> AIM OF THE EXERCISE:
Reproduce each line from the first in the data through the line that contains "return finish, finish.node_tree" exactly; give nothing else.

.....

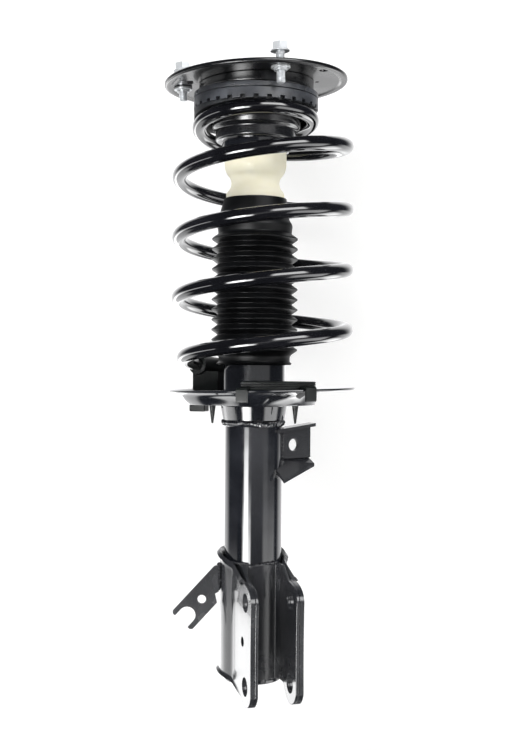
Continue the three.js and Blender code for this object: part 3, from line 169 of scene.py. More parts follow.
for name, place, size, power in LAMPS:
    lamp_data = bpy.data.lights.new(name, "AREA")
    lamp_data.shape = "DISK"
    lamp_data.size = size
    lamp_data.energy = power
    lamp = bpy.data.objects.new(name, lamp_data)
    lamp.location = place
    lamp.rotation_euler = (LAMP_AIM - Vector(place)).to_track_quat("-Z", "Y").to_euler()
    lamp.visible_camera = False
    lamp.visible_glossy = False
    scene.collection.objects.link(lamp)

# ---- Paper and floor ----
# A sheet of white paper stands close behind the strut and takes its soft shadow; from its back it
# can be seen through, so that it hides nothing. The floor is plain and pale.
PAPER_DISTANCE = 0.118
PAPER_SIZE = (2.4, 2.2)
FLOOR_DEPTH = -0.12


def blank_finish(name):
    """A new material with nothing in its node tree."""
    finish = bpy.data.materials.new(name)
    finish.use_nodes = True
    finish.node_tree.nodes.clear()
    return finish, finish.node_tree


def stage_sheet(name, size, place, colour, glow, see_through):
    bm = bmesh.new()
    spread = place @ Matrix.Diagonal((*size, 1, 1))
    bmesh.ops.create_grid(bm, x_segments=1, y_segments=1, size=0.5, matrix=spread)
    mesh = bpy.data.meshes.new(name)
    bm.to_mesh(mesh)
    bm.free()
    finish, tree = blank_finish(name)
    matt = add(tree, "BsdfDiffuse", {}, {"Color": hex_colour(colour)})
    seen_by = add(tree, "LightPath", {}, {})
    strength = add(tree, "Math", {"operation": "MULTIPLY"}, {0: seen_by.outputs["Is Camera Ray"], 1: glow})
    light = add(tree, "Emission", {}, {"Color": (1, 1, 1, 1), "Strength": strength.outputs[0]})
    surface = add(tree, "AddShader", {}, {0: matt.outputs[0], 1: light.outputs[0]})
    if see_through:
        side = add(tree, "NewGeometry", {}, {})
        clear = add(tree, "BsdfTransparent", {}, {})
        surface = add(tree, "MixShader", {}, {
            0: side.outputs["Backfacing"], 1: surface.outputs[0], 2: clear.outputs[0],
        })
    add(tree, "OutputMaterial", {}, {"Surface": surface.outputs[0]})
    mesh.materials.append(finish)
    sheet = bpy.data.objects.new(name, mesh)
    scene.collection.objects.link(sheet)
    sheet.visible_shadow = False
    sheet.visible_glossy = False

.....

> THE SOLUTION:
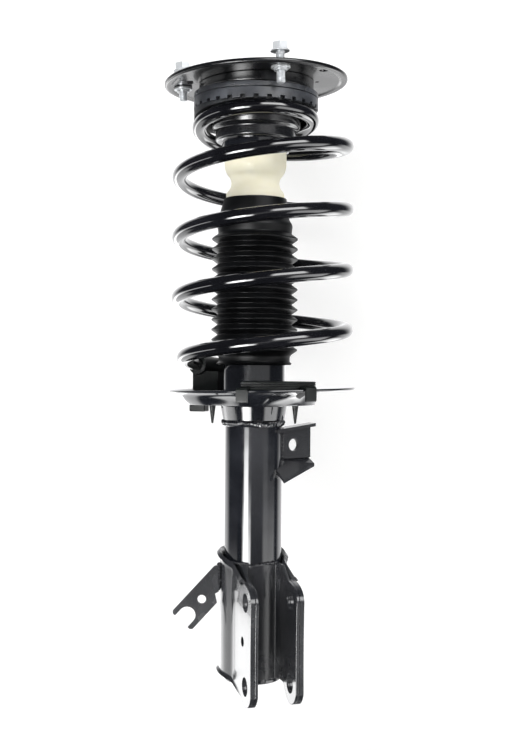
Continue the three.js and Blender code for this object: part 3, from line 169 of scene.py. More parts follow.
for name, place, size, power in LAMPS:
    lamp_data = bpy.data.lights.new(name, "AREA")
    lamp_data.shape = "DISK"
    lamp_data.size = size
    lamp_data.energy = power
    lamp = bpy.data.objects.new(name, lamp_data)
    lamp.location = place
    lamp.rotation_euler = (LAMP_AIM - Vector(place)).to_track_quat("-Z", "Y").to_euler()
    lamp.visible_camera = False
    lamp.visible_glossy = False
    scene.collection.objects.link(lamp)

# ---- Paper and floor ----
# A sheet of white paper stands close behind the strut and takes its soft shadow; from its back it
# can be seen through, so that it hides nothing. The floor is plain and pale.
PAPER_DISTANCE = 0.118
PAPER_SIZE = (2.4, 2.2)
FLOOR_DEPTH = -0.12


def blank_finish(name):
    """A new material with nothing in its node tree."""
    finish = bpy.data.materials.new(name)
    finish.use_nodes = True
    finish.node_tree.nodes.clear()
    return finish, finish.node_tree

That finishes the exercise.